• COLLECTED DATA
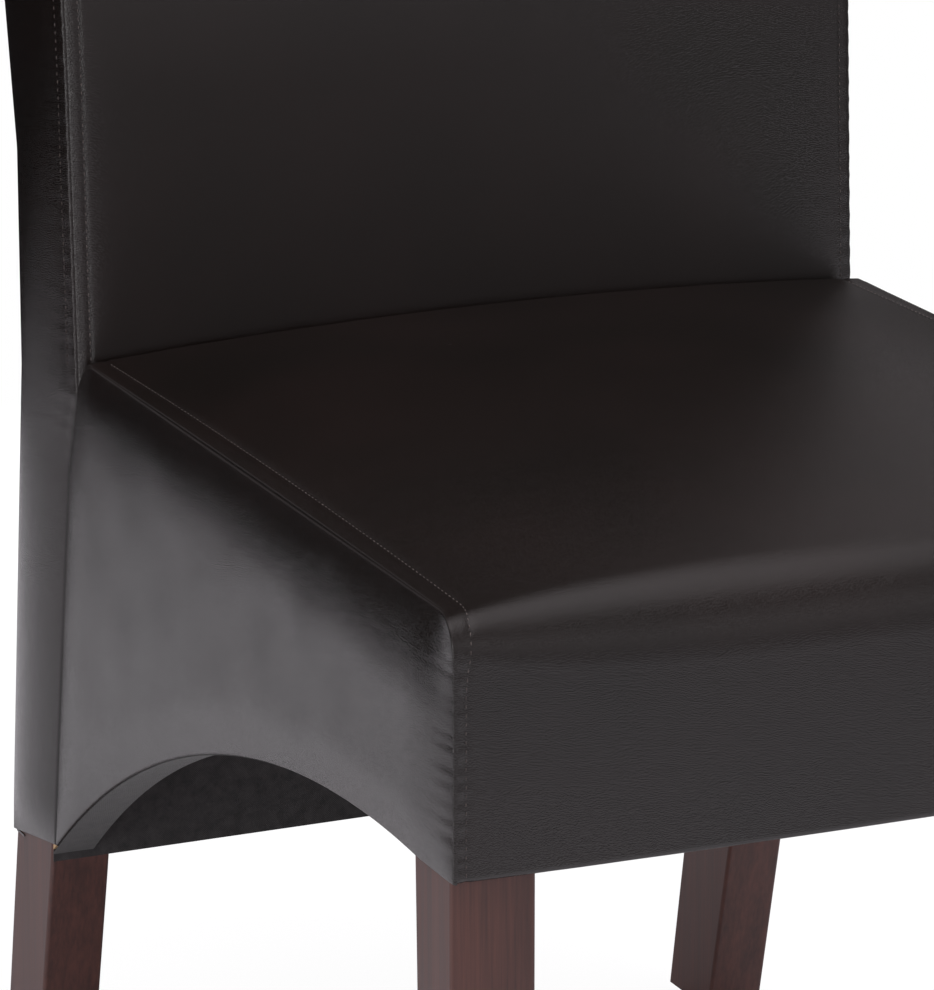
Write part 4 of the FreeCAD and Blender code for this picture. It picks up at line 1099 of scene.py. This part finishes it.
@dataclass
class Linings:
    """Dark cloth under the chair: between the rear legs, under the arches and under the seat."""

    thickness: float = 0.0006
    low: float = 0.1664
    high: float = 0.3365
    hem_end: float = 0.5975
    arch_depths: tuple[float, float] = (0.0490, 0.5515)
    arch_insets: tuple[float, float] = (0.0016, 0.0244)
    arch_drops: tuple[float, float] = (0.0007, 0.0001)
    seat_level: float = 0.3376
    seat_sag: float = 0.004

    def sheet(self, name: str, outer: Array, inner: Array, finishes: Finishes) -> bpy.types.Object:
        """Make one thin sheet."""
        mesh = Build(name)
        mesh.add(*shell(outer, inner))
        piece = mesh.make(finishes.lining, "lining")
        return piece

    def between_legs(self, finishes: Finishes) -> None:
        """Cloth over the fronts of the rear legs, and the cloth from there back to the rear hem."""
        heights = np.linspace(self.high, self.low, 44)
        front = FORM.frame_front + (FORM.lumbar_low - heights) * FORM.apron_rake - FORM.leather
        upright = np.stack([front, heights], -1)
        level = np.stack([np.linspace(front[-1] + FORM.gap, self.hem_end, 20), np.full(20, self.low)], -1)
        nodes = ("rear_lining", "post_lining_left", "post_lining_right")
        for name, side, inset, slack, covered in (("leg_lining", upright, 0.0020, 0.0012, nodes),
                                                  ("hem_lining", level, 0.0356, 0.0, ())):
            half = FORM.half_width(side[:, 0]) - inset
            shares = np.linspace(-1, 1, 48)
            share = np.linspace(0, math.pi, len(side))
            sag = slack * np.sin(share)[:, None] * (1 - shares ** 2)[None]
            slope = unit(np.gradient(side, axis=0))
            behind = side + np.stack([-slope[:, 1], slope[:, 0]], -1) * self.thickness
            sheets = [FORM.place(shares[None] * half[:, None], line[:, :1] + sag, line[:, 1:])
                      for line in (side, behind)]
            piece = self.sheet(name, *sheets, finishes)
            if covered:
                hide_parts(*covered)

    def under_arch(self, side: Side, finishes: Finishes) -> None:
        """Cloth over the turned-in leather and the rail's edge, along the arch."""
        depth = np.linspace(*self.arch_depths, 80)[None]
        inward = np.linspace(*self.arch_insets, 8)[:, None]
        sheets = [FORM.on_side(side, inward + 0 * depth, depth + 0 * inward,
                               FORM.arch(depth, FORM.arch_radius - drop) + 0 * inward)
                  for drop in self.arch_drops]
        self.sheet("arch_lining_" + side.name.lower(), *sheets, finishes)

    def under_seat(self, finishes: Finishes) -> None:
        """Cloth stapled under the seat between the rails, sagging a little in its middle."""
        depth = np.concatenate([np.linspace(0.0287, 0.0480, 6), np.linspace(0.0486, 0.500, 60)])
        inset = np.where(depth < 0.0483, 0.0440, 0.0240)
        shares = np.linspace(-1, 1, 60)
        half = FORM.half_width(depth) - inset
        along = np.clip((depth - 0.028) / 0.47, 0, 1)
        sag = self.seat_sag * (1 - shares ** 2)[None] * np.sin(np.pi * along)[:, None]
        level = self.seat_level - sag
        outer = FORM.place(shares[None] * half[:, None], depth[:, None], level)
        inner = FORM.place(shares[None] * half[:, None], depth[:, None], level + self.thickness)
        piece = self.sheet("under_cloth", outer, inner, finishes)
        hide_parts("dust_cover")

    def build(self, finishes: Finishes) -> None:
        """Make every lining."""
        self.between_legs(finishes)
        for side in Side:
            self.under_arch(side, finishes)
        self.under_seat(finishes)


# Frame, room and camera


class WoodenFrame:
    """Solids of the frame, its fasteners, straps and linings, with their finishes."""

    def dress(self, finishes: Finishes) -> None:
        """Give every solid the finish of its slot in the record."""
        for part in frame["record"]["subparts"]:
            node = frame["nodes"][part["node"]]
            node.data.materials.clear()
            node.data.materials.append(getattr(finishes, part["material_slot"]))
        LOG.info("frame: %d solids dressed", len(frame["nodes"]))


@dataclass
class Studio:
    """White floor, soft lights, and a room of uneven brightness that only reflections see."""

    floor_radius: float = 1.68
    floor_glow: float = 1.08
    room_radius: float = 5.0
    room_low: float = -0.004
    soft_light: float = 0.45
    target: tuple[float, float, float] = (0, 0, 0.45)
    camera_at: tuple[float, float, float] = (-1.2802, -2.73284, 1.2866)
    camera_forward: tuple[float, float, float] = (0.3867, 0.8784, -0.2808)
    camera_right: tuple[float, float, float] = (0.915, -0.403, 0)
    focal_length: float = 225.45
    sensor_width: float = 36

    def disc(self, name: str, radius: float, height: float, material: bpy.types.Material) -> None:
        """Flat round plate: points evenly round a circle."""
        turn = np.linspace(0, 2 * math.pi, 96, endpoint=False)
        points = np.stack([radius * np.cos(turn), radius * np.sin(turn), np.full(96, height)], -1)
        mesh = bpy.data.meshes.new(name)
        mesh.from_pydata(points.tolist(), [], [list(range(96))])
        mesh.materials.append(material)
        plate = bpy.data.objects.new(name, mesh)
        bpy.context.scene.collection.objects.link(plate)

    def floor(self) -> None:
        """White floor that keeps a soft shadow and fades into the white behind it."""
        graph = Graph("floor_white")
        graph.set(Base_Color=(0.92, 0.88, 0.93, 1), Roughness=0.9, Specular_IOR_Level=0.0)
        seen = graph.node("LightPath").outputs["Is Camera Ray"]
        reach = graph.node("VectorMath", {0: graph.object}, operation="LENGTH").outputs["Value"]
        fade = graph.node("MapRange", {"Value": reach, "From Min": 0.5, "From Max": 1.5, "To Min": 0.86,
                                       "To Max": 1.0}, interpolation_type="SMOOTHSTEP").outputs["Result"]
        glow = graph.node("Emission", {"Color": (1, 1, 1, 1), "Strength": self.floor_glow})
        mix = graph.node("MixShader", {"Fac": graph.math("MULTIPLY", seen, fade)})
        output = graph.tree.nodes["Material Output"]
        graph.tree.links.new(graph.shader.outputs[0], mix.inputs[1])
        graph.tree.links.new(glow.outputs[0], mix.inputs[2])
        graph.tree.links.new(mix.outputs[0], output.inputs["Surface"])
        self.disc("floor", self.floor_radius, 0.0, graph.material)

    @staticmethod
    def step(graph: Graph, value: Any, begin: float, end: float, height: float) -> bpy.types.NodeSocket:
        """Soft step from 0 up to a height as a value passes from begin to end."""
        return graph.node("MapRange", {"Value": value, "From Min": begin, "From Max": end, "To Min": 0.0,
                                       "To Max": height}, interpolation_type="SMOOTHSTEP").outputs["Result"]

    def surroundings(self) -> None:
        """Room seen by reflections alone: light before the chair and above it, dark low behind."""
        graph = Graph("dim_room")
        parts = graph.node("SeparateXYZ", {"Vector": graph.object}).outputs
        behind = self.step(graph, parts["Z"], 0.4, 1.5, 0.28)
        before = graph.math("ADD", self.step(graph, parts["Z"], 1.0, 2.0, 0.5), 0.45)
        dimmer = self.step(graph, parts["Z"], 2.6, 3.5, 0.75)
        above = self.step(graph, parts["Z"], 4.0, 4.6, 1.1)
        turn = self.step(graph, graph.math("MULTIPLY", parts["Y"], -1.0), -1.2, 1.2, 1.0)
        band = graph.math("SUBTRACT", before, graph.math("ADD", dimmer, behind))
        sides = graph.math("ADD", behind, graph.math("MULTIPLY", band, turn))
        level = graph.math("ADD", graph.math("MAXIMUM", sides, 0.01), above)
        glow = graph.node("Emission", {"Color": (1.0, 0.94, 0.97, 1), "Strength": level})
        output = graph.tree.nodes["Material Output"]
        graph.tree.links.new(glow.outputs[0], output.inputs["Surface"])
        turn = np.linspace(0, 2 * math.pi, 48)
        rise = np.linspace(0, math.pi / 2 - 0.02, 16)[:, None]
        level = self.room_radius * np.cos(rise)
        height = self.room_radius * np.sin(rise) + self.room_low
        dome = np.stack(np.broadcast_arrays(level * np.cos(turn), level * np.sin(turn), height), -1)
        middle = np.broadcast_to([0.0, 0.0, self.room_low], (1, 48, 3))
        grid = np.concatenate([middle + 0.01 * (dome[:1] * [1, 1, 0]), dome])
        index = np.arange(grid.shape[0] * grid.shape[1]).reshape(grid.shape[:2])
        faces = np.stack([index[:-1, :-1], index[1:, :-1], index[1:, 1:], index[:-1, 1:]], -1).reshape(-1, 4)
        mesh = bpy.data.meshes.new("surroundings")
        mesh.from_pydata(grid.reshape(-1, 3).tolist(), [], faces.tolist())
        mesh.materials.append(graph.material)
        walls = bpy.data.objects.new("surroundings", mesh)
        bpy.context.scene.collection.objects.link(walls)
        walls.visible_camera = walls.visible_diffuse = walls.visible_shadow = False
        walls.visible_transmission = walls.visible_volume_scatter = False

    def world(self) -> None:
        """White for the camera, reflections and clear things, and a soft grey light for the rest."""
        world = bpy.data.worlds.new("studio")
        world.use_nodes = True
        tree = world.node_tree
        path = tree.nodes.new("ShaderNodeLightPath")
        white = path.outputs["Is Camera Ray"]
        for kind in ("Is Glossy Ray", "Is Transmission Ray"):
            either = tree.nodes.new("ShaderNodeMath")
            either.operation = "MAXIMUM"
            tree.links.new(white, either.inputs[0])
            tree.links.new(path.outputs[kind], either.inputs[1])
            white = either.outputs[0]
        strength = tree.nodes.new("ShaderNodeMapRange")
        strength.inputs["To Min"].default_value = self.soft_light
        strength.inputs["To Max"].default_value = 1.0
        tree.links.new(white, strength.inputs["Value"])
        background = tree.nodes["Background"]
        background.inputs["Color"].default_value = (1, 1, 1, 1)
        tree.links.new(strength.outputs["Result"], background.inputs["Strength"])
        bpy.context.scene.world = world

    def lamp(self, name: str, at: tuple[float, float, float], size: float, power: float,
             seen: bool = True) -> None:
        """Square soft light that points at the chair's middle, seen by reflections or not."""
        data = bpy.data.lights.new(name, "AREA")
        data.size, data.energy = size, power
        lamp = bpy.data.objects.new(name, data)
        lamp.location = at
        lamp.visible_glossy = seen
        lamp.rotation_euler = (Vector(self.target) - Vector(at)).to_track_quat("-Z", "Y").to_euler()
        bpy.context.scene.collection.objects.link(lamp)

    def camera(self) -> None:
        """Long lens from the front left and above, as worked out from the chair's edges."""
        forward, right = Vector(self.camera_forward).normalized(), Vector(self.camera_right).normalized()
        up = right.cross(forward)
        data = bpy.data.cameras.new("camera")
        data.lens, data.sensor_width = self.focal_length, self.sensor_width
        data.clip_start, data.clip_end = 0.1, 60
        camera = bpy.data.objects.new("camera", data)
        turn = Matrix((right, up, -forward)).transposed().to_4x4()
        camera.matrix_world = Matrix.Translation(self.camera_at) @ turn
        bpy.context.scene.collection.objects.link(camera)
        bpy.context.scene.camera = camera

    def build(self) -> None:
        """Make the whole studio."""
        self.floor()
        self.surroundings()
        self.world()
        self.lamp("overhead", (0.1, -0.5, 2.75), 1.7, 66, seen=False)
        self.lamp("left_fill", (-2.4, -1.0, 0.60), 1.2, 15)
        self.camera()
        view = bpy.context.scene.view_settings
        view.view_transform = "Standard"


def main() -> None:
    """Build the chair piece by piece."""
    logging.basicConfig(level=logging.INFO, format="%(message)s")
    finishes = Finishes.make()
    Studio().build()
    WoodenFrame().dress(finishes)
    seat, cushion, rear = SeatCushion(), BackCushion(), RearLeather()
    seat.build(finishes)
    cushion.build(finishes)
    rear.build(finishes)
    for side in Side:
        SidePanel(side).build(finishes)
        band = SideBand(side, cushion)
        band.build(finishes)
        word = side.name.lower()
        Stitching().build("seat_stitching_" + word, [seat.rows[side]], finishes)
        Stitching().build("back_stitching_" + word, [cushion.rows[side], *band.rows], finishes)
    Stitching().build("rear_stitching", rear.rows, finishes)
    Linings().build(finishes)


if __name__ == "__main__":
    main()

• WHAT THE TASK ASKS
Set down, exactly as written, each line of the data from its opening line through the one containing "seat_sag: float = 0.004". Output nothing more.

• SOLUTION TO THIS EXERCISE
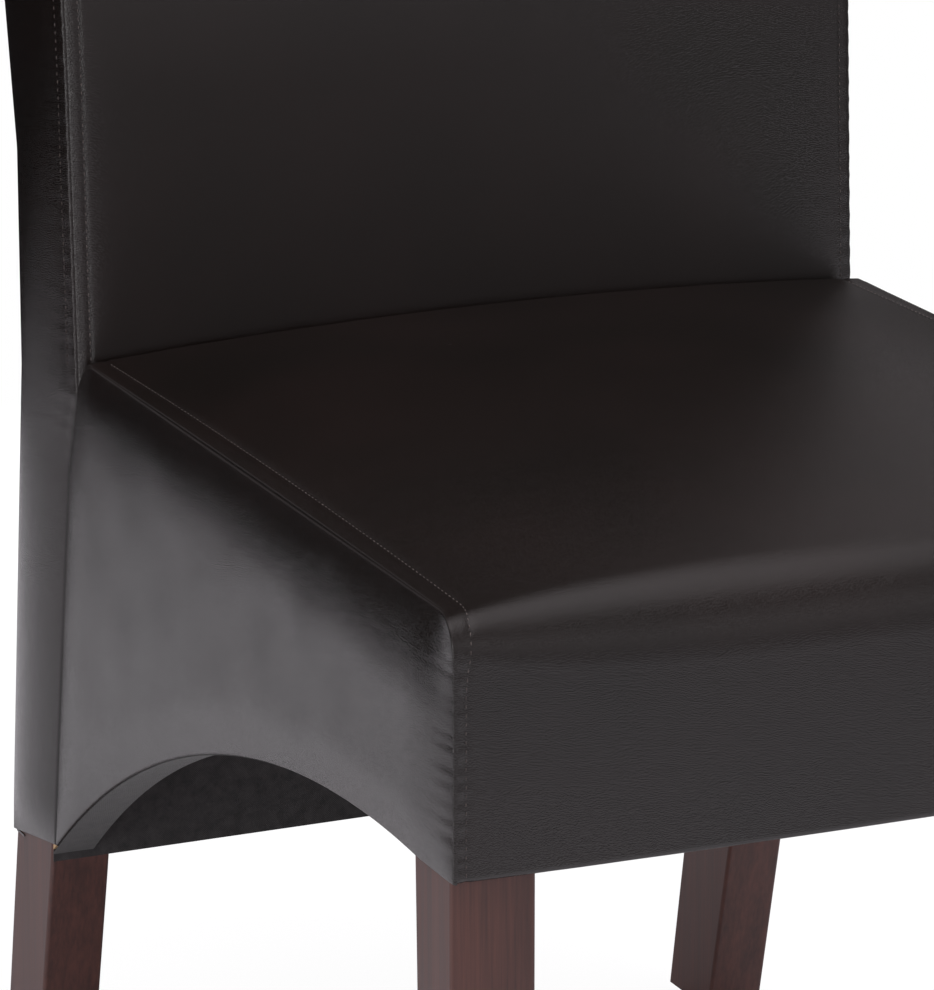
Write part 4 of the FreeCAD and Blender code for this picture. It picks up at line 1099 of scene.py. This part finishes it.
@dataclass
class Linings:
    """Dark cloth under the chair: between the rear legs, under the arches and under the seat."""

    thickness: float = 0.0006
    low: float = 0.1664
    high: float = 0.3365
    hem_end: float = 0.5975
    arch_depths: tuple[float, float] = (0.0490, 0.5515)
    arch_insets: tuple[float, float] = (0.0016, 0.0244)
    arch_drops: tuple[float, float] = (0.0007, 0.0001)
    seat_level: float = 0.3376
    seat_sag: float = 0.004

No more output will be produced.